As much as teams try to make the draft a science, much of it remains art with too many variables to possibly control. Even at their best, the Ravens never batted 1.000 in the draft, so there will always be picks to critique as many are doing now.

The real problem isn’t passing on these aforementioned players, but it’s that the Ravens haven’t been making enough great picks of their own in recent years to make these second-guessing exercises a moot point. At the macro level, it’s more than fair to argue that the Ravens have too frequently played it safe, relied on quantity over quality, and possibly even conformed with too much groupthink in recent drafts.

Sometimes you have to take a risk to come away with a truly great playmaker or two, which is something the Ravens desperately need on the offensive side of the ball and have for a long time now. You also can’t allow a failed pick like Breshad Perriman deter you from being bold when appropriate.

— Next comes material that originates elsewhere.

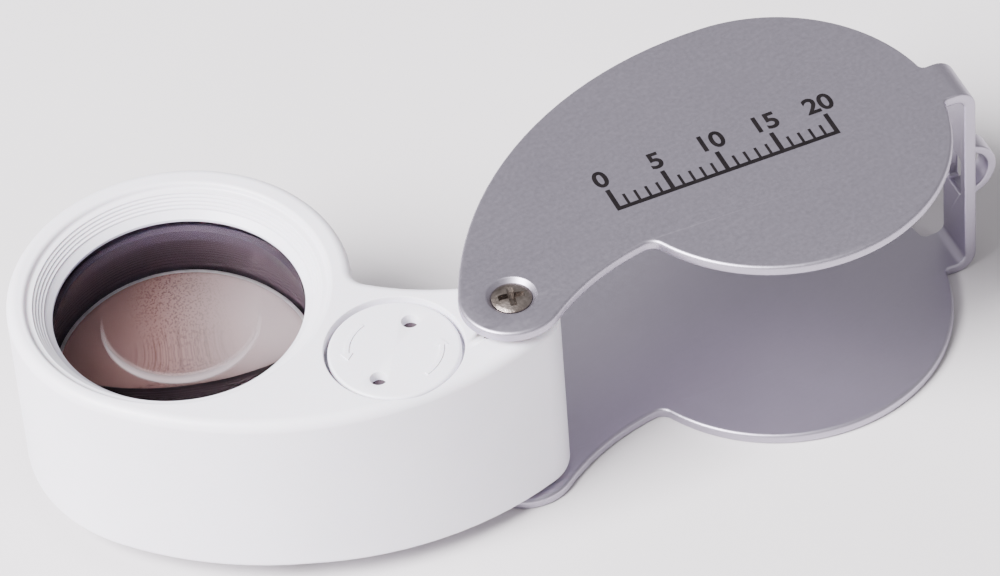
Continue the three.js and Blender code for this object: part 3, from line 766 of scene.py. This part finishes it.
def build_shell():
    contour = outline(BODY)
    rings = fillet_rings(0.6, BODY_BASE, -1) + fillet_rings(0.95, BODY_TOP, 1)
    shell = loft("body_shell_moulding", contour, rings)
    bring_skirt_down(shell)
    hollow = loft("tool", contour, [(WALL, 0), (WALL, 18)])
    sleeves = [rod(13.4, 3.25, 19, LENS_AT), rod(6.1, 7.9, 19, CAP_AT), rod(2.7, PLATE_Z, 19, (0, 0))]
    sleeves += [rod(1.6, 3.25, 19, at) for at in BASE_SCREWS.values()]
    carve(hollow, sleeves)
    seat = [(0, 18.05), (5.8, 18.05), (5.8, BODY_TOP - 0.14), (5.84, BODY_TOP - 0.04), (5.94, BODY_TOP)]
    seat += [(6.2, BODY_TOP + 0.05), (6.2, 22), (0, 22)]
    tools = [
        hollow,
        lathe("tool", mouth_profile(), LENS_AT),
        lathe("tool", seat, CAP_AT),
        rod(5.0, 8.5, 18.1, CAP_AT),
        rod(1.85, 0, 22, (0, 0)),
        block("tool", (1.1, 2.8, 10.55), (CAP_AT[0] - 5, CAP_AT[1], 13.275)),
        block("tool", (0.4, 1.1, 4), (1.65, 2.85, 18)),
    ]
    tools += [rod(0.85, 0, 7.3, at) for at in BASE_SCREWS.values()]
    carve(shell, tools)
    finish_piece(shell, "lens_body", WHITE, ["body_shell"])


BASE_SCREWS = {node: body_centre(node) for node in ("base_screw_head", "base_screw_tail")}
LEDS = dict(led_waist_side=body_centre("led_waist_side"), led_back_side=body_centre("led_back_side"))


def build_base_plate():
    contour = outline(BODY)
    rings = [(inset + WALL + 0.2, z) for inset, z in fillet_rings(0.25, PLATE_Z, -1, 4)]
    plate = loft("base_plate_moulding", contour, rings + [(WALL + 0.2, 3.2)])
    eye = [(0, 0), (11.2, 0), (11.2, PLATE_Z - 0.01), (10.75, PLATE_Z + 0.05)]
    eye += [(10.4, PLATE_Z + 0.4), (10.3, 5), (0, 5)]
    tools = [lathe("tool", eye, LENS_AT), rod(2.9, 0, 5, (0, 0))]
    for at in BASE_SCREWS.values():
        tools += [rod(0.9, 0, 5, at, 32), rod(1.45, 0, 2.45, at, 48)]
    tools += [rod(1.8, 0, 5, at, 48) for at in LEDS.values()]
    carve(plate, tools)
    finish_piece(plate, "lens_body", WHITE, ["base_plate"])


def build_cap():
    """The battery cap, with its two pin holes and two raised arrows; the hole floors are painted dark as
    shade.
    """
    low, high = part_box("battery_cap")
    bottom, top = low.z / MM, high.z / MM
    profile = rounded([(0, bottom, 0), (5.5, bottom, 0.1), (5.5, top, 0.28), (0, top, 0)])
    cap = lathe("battery_cap_moulding", [tuple(p) for p in profile], CAP_AT)
    deep = max(top - 1.1, bottom + 0.12)
    tools = []
    for angle in (-103, 77):
        c, s = math.cos(math.radians(angle)), math.sin(math.radians(angle))
        at = (CAP_AT[0] + 3.4 * c, CAP_AT[1] + 3.4 * s)
        hole = [(0, deep), (0.66, deep), (0.70, top - 0.12), (0.74, top - 0.03), (0.84, top), (0.9, top + 1)]
        tools.append(lathe("tool", hole + [(0, top + 1)], at, 40))
    carve(cap, tools)
    arrows = [arrow_mesh(top, math.radians(angle)) for angle in (-13, 167)]
    carve(cap, arrows, "UNION")
    finish_piece(cap, "turning_cap", [WHITE, DARK], ["battery_cap"])
    # Painted shade: the floors of the pin holes take the dark material, so the holes look deep.
    for face in cap.data.polygons:
        height = face.center.z / MM
        face.material_index = 1 if face.normal.z > 0.9 and abs(height - deep) < 0.01 else 0


def arrow_mesh(top, angle):
    """A raised curved arrow on the cap, without any lettering."""
    r, half, rise = 3.9, 0.17, 0.09
    sweep = math.radians(52)
    steps = 14
    bm = bmesh.new()
    inner, outer = [], []
    for k in range(steps + 1):
        a = angle - sweep / 2 + sweep * k / steps
        inner.append((r - half, a))
        outer.append((r + half, a))
    tip = angle + sweep / 2
    head = [(r + 0.5, tip), (r, tip + math.radians(11)), (r - 0.5, tip)]
    loop = outer + head + inner[::-1]
    low, high = [], []
    for radius, a in loop:
        x, y = CAP_AT[0] + radius * math.cos(a), CAP_AT[1] + radius * math.sin(a)
        low.append(bm.verts.new((x, y, top - 0.1)))
        high.append(bm.verts.new((x, y, top + rise)))
    bridge(bm, [low, high], 0)
    fill(bm, [low])
    fill(bm, [high])
    return new_object("tool", bm, BODY_PLACE)


# ---------- screws and washers ----------


def cross_tools(length, width, depth, at, face, side, spin=0.0):
    """The two tapered bars of a screw's cross; side is +1 where the head faces up."""
    found = []
    for turn in (spin, spin + math.pi / 2):
        c, s = math.cos(turn), math.sin(turn)
        bm = bmesh.new()
        rings = []
        for scale, down in ((1.0, -0.3), (1.0, 0.1), (0.4, depth)):
            ring = []
            for sx, sy in ((1, 1), (-1, 1), (-1, -1), (1, -1)):
                x, y = sx * length / 2 * scale, sy * width / 2 * (0.6 + 0.4 * scale)
                ring.append(bm.verts.new((at[0] + x * c - y * s, at[1] + x * s + y * c, face - side * down)))
            rings.append(ring)
        bridge(bm, rings, 0)
        bm.faces.new(rings[0])
        bm.faces.new(rings[-1])
        found.append(new_object("tool", bm, BODY_PLACE))
    return found


def build_pivot_screw(name, side, turn):
    """Domed head with a cross recess, sunk in a cover plate."""
    face = COVER_H if side > 0 else 0
    corners = [(0, 5.6, 0), (0.85, 5.6, 0), (0.95, 5.4, 0), (0.95, 1.05, 0), (1.66, 0.42, 0.08)]
    corners += [(1.72, 0.3, 0.06), (1.42, 0.16, 0.4), (0.8, 0.02, 0.7), (0, 0.0, 0)]
    profile = [(p[0], face - side * p[1]) for p in rounded(corners)]
    screw = lathe(name, profile, (0, 0), MEDIUM)
    carve(screw, cross_tools(2.2, 0.56, 0.85, (0, 0), face, side, turn))
    finish_piece(screw, "lens_body", SCREW, [name.replace("_turned", "")])


def build_base_screw(node, at):
    low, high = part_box(node)
    z, tip = low.z / MM, high.z / MM
    corners = [(0, z, 0), (0.8, z + 0.03, 0.3), (1.15, z + 0.22, 0.1), (1.15, z + 0.5, 0.05)]
    corners += [(0.6, z + 0.5, 0), (0.6, tip - 0.6, 0), (0, tip, 0)]
    screw = lathe(node + "_turned", [tuple(p) for p in rounded(corners)], at, 40)
    carve(screw, cross_tools(1.5, 0.32, 0.5, at, z, -1))
    finish_piece(screw, "lens_body", SCREW, [node])


def build_washer(node, body, material):
    low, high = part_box(node)
    z, top, outer = low.z / MM, high.z / MM, (high.x - low.x) / (2 * MM)
    corners = [(1.4, z), (outer - 0.07, z), (outer, z + 0.07)]
    corners += [(outer, top - 0.07), (outer - 0.07, top), (1.4, top)]
    finish_piece(lathe(node + "_turned", corners, (0, 0), MEDIUM, closed=True), body, material, [node])


# ---------- optics ----------


def dome(radius, edge_z, sag, count=36):
    curve_r = (radius**2 + sag**2) / (2 * abs(sag))
    found = []
    for i in range(count + 1):
        r = radius * i / count
        drop = curve_r - math.sqrt(curve_r**2 - r**2)
        found.append((r, edge_z + sag - math.copysign(drop, sag)))
    return found


def build_optics():
    eye = dome(10.95, 14.35, -0.75) + dome(10.95, 16.75, 2.07)[::-1]
    eye_lens = lathe("eye_lens_polished", eye, LENS_AT)
    finish_piece(eye_lens, "lens_body", [GLASS, PAINTED_CRESCENT_GLASS, BLACKENED], ["eye_lens"])
    for face in eye_lens.data.polygons:
        # The lower face takes the glass with the painted crescent reflection, and the edge takes the black
        # lacquer.
        side = abs(face.normal.z) < 0.1
        face.material_index = 2 if side else 1 if face.center.z / MM < 14.36 else 0
    rim = [(10.9, 6.52), (10.9, 5.25), (10.7, 5.05)]
    field = dome(10.50, 6.82, 0.93) + rim + [(0, 5.05)]
    low_lens = lathe("field_lens_polished", field, LENS_AT)
    finish_piece(low_lens, "lens_body", [GLASS, DUST_AND_SHADE, GROUND], ["field_lens"])
    # The upper face takes the film of painted shade and painted light, and the rim takes the ground glass.
    for face in low_lens.data.polygons:
        height = face.center.z / MM
        face.material_index = 0 if height < 5.1 else 1 if face.normal.z > 0.93 else 2
    barrel = [(11.1, 3.35), (12.1, 3.35), (12.1, 16.8), (11.1, 16.8)]
    turned = lathe("lens_barrel_turned", barrel, LENS_AT, closed=True)
    finish_piece(turned, "lens_body", DARK, ["lens_barrel"])
    low, high = 7.05, 14.05
    inner = []
    ridges = 18
    for k in range(ridges):
        step = (high - low) / ridges
        z = high - step * k
        r = 10.1 + 0.65 * k / ridges
        inner += [(r, z), (r, z - step * 0.6), (r + 0.1, z - step * 0.75)]
    spacer = inner + [(10.78, low), (10.95, low), (10.95, high)]
    turned = lathe("lens_spacer_turned", spacer, LENS_AT, closed=True)
    finish_piece(turned, "lens_body", DARK, ["lens_spacer"])
    ring = [(9.4, 3.6), (9.55, 3.45), (10.9, 3.45), (10.9, 4.95), (9.55, 4.95), (9.4, 4.8)]
    ring_piece = lathe("retaining_ring_turned", ring, LENS_AT, closed=True)
    slots = [block("tool", (2.2, 1, 1), (LENS_AT[0] + side * 10.15, LENS_AT[1], 3.45)) for side in (-1, 1)]
    carve(ring_piece, slots)
    finish_piece(ring_piece, "lens_body", DARK, ["lens_retaining_ring"])


# ---------- lamps ----------


def build_led(node, at):
    body = [(0, 6.7), (1.85, 6.7), (1.85, 5.9), (1.5, 5.9)]
    tip = [(1.5 * math.cos(a), 3.6 - 1.5 * math.sin(a)) for a in (math.pi / 2 * k / 12 for k in range(13))]
    profile = body + tip[:-1] + [(0, 2.1)]
    finish_piece(lathe(node + "_moulded", profile, at, 48), "lens_body", EPOXY, [node])


def build_print():
    """A printed millimetre scale on the top plate, with a digit at every fifth line."""
    bm = bmesh.new()
    length, major = 20, 5
    slope = math.radians(-14.4)
    place = COVER_PLACE @ Matrix.Translation((12.9, 2.0, COVER_H)) @ Matrix.Rotation(slope, 4, "Z")

    def bar(x0, x1, y0, y1):
        loop = [(x0, y0), (x1, y0), (x1, y1), (x0, y1)]
        low = [bm.verts.new((x, y, 0.0)) for x, y in loop]
        high = [bm.verts.new((x, y, 0.02)) for x, y in loop]
        bridge(bm, [low, high], 0)
        bm.faces.new(low)
        bm.faces.new(high)

    bar(-0.2, length + 0.2, -0.2, 0.2)
    for i in range(length + 1):
        tall = 2.4 if i % major == 0 else 1.4
        half = 0.2 if i % major == 0 else 0.12
        bar(i - half, i + half, 0.2, tall)
    finish_piece(new_object("printed_scale", bm, place), "cover", INK)
    for i in range(0, length + 1, major):
        text = bpy.data.curves.new("digit", "FONT")
        text.body = str(i)
        text.size = 2.6 * MM
        text.align_x = "CENTER"
        text.extrude = 0.01 * MM
        text.offset = 0.06 * MM
        holder = bpy.data.objects.new("digit", text)
        bpy.context.scene.collection.objects.link(holder)
        bpy.context.view_layer.update()
        mesh = bpy.data.meshes.new_from_object(holder.evaluated_get(bpy.context.evaluated_depsgraph_get()))
        bpy.data.objects.remove(holder)
        lift = Matrix.Translation((i, 2.9, 0.01))
        mesh.transform(Matrix.Scale(MM, 4) @ place @ lift @ Matrix.Scale(1 / MM, 4))
        piece = bpy.data.objects.new(f"printed_number_{i}", mesh)
        bpy.context.scene.collection.objects.link(piece)
        finish_piece(piece, "cover", INK)


EPOXY = clear_glass()
EPOXY.name = "clear_epoxy"

build_cover()
build_print()
build_shell()
build_base_plate()
build_cap()
build_pivot_screw("pivot_screw_top_turned", 1, math.radians(20))
build_pivot_screw("pivot_screw_bottom_turned", -1, math.radians(-35))
for node, at in BASE_SCREWS.items():
    build_base_screw(node, at)
build_washer("contact_washer", "cover", BRASS)
build_washer("friction_washer", "lens_body", NYLON)
build_optics()
for node, at in LEDS.items():
    build_led(node, at)

INNER = dict(
    pivot_insert_top=BRASS,
    pivot_insert_bottom=BRASS,
    cap_contact=BRASS,
    battery_side_contact=BRASS,
    switch_leaf=BRASS,
    coin_cell_1=NICKEL,
    coin_cell_2=NICKEL,
    coin_cell_3=NICKEL,
    battery_spring=NICKEL,
    led_board=BOARD,
    switch_wire=WIRE_BLACK,
    battery_wire=WIRE_RED,
)
for node, material in INNER.items():
    mesh_materials = frame["nodes"][node].material_slots
    for holder in mesh_materials:
        holder.material = material

# ---------- studio ----------


def build_camera():
    """The viewing angle of the photograph: 45.5 degrees down, with a slight roll."""
    elevation, roll, azimuth = math.radians(45.47), -0.080856, math.radians(-34.71)
    forward = Vector((0, math.cos(elevation), -math.sin(elevation)))
    up = Vector((0, math.sin(elevation), math.cos(elevation)))
    right = Vector((1, 0, 0))
    c, s = math.cos(roll), math.sin(roll)
    axes = Matrix((c * right + s * up, -s * right + c * up, -forward)).transposed()
    turn = Matrix.Rotation(azimuth, 3, "Z")
    camera = bpy.data.cameras.new("camera")
    camera.lens = 224.31
    camera.sensor_width = 36
    camera.clip_start = 0.01
    camera.clip_end = 20
    holder = bpy.data.objects.new("camera", camera)
    place = (turn @ axes).to_4x4()
    place.translation = Vector((PIVOT.x, 0, 0)) * MM + turn @ Vector((-0.870, -355.87, 383.90)) * MM
    holder.matrix_world = place
    bpy.context.scene.collection.objects.link(holder)
    bpy.context.scene.camera = holder


def area_light(name, at, target, size, power, color=(1, 1, 1)):
    light = bpy.data.lights.new(name, "AREA")
    light.shape = "RECTANGLE"
    light.size, light.size_y = size
    light.energy = power
    light.color = color
    holder = bpy.data.objects.new(name, light)
    holder.location = at
    holder.rotation_euler = (Vector(target) - Vector(at)).to_track_quat("-Z", "Y").to_euler()
    bpy.context.scene.collection.objects.link(holder)


def build_studio():
    bm = bmesh.new()
    bmesh.ops.create_grid(bm, x_segments=1, y_segments=1, size=3000)
    floor = new_object("floor", bm, Matrix.Identity(4))
    paint = Paint("floor_paper", Roughness=0.9)
    grey = [(0.3, (0.67, 0.645, 0.66)), (0.7, (0.70, 0.675, 0.69))]
    paint.set("Base Color", paint.ramp(paint.noise(40, 3), grey))
    floor.data.materials.append(paint.material)
    world = bpy.data.worlds.new("studio")
    bpy.context.scene.world = world
    world.use_nodes = True
    background = world.node_tree.nodes["Background"]
    background.inputs["Color"].default_value = (1.0, 0.985, 1.0, 1)
    background.inputs["Strength"].default_value = 0.5
    area_light("key", (-0.80, 0.06, 0.84), (-0.02, 0.0, 0.01), (0.6, 0.6), 66, (1.0, 0.985, 1.0))


build_camera()
build_studio()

It’s not a secret that the organization has slanted much more toward defense with 13 of their 17 Day 1 and 2 picks since Super Bowl XLVII being on that side of the ball. That’s enough of a lopsided ratio to make you question whether the Ravens are valuing defensive players too much in favor of truly picking “the best player available” when on the clock.

Their recent drafts haven’t been as disastrous as some want to claim — the Ravens have still found plenty of good value in the latter half of drafts despite recent Day 1 and 2 problems — but they’ve merely been much more ordinary after years of the draft being considered a major advantage for Newsome and the Ravens over other teams.

Even if many of the decisions appeared sound at the time, the sum of the parts has still added up to too much mediocrity, the same place the Ravens are trying to escape.